Thursday, April 19, 2012
Greenhouse on Ginsburg on Gender on Coleman v. Maryland: Worth Reading
The inimitable Linda Greenhouse has a provocative column entitled "Women's Work" which takes up the continuing relevance of gender politics - - - and a gender divide - - - on the Supreme Court. Her subject is the Court's 5-4 opinion last month in Coleman v. Court of Appeals of Maryland.

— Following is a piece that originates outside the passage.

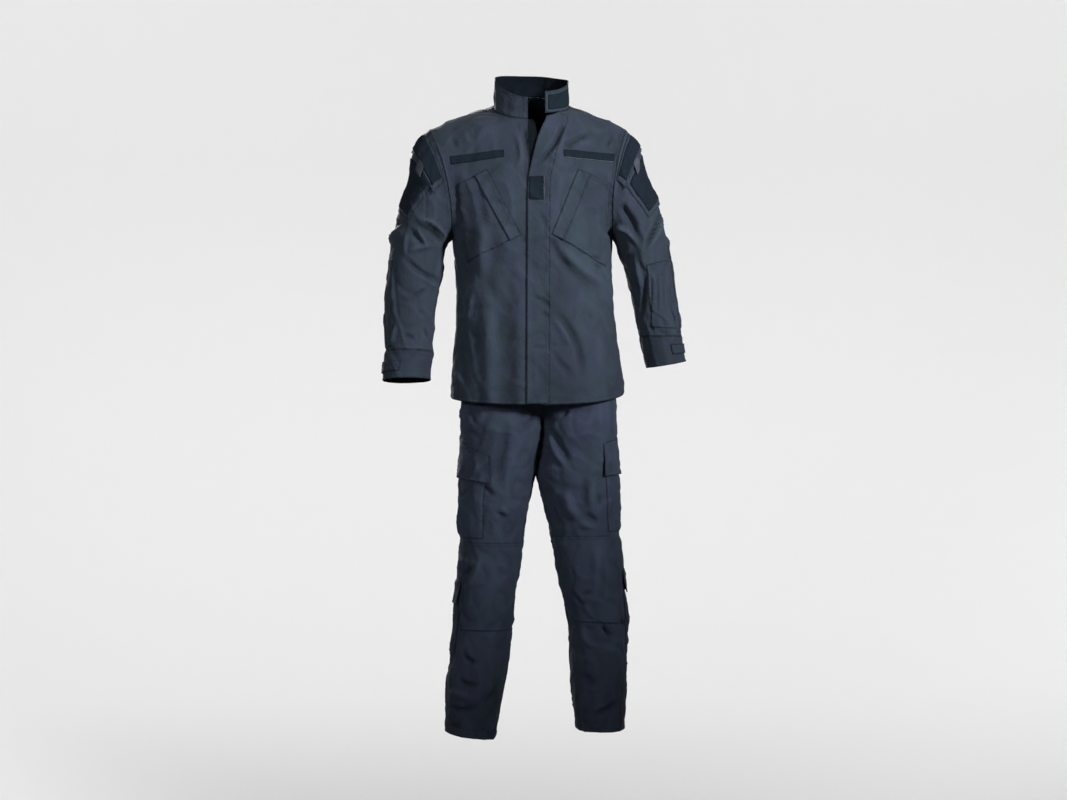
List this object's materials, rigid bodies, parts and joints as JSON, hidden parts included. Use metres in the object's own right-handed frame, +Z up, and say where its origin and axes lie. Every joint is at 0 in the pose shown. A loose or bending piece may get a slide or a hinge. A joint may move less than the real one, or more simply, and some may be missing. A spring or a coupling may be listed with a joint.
{
  "type": "combat uniform",
  "caption": "Combat uniform: zip-front jacket with stand collar, slanted chest pockets and sleeve pockets, and cargo trousers with knee patches, in worn form.",
  "frame": {"origin": "between the shoulders, at the height where the shoulder seams rest on the wearer", "axes": "+Z up along the body, -Y out of the front, +X towards the wearer's left"},
  "size_m": [0.7185, 0.2935, 1.5696],
  "materials": {
    "jacket_twill": "matt ripstop cloth, blue grey",
    "trouser_twill": "matt ripstop cloth, navy",
    "loop_field": "short looped pile, dark blue grey",
    "zip_tape": "woven tape",
    "zip_slider": "satin dark",
    "pull_tab": "woven webbing, grey"
  },
  "bodies": {
    "root": {"back": "jacket_twill", "calf_flap_left": "trouser_twill", "calf_flap_right": "trouser_twill", "calf_pocket_left": "trouser_twill", "calf_pocket_right": "trouser_twill", "cargo_flap_left": "trouser_twill", "cargo_flap_right": "trouser_twill", "cargo_pocket_left": "trouser_twill", "cargo_pocket_right": "trouser_twill", "chest_flap_left": "jacket_twill", "chest_flap_right": "jacket_twill", "chest_pocket_left": "jacket_twill", "chest_pocket_right": "jacket_twill", "collar": "jacket_twill", "collar_loop": "loop_field", "cuff_left": "jacket_twill", "cuff_right": "jacket_twill", "cuff_tab_left": "jacket_twill", "cuff_tab_right": "jacket_twill", "elbow_patch_left": "jacket_twill", "elbow_patch_right": "jacket_twill", "flap_loop_left": "loop_field", "flap_loop_right": "loop_field", "fly": "trouser_twill", "front_left": "jacket_twill", "front_right": "jacket_twill", "knee_patch_left": "trouser_twill", "knee_patch_right": "trouser_twill", "name_tape_left": "loop_field", "name_tape_right": "loop_field", "pen_pocket": "jacket_twill", "placket": "jacket_twill", "pocket_loop_left": "loop_field", "pocket_loop_right": "loop_field", "pull_tab_left": "pull_tab", "pull_tab_right": "pull_tab", "rank_loop": "loop_field", "sleeve_flap_left": "jacket_twill", "sleeve_flap_right": "jacket_twill", "sleeve_left": "jacket_twill", "sleeve_pocket_left": "jacket_twill", "sleeve_pocket_right": "jacket_twill", "sleeve_right": "jacket_twill", "trouser_back_left": "trouser_twill", "trouser_back_right": "trouser_twill", "trouser_front_left": "trouser_twill", "trouser_front_right": "trouser_twill", "waistband": "trouser_twill", "zip_slider": "zip_slider", "zip_tape_left": "zip_tape", "zip_tape_right": "zip_tape"}
  },
  "joints": []
}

Coleman's consitutional issue involved the Eleventh Amendment, which may at first blush seem an odd grounding for gender equality, until one recalls cases such as Nevada Department of Human Resources v. Hibbs (2003). As Greenhouse reminds us, Rehnquist's opinion for the majority in Hibbs was rather suprising. Not only did it reverse the Court's trend to "diss Congress" (as Ruth Colker and James Brudney so evocatively phrased it in their terrific 2001 article), but also construed Congressional intent in the Family Medical Leave Act (FMLA) as addressing “the pervasive sex-role stereotype that caring for family members is women’s work.”
Greenhouse states she'd "love to know" how Rehnquist would have decided Coleman, involving the self-care provision of FMLA. She criticizes Kennedy's opinion for the Court as ignoring the legislative history that Ginsburg so meticulously discussed in the dissent and that was central to Hibbs. (Of course, one might also recall that Kennedy also dissented in Hibbs).
And, while we are used to thinking about a "liberal" v. "conservative" split on the Court, Greenhouse highlights another split: "the three women, along with the highly evolved Justice Stephen G. Breyer, were on one side – the losing side – while the remaining five men were in the majority."
One of those five men in the majority is Alito, who one might recall, replaced Justice O'Connor. O'Connor joined the majority in Hibbs, so perhaps it is reasonable to believe that she would have joined Ginsburg's view regarding the importance of sex-role stereotyping in the FMLA, extended to the self-care provision.
But one might also recall that before Justice Alito, there was nominee Harriet Miers. One wonders how she might have voted.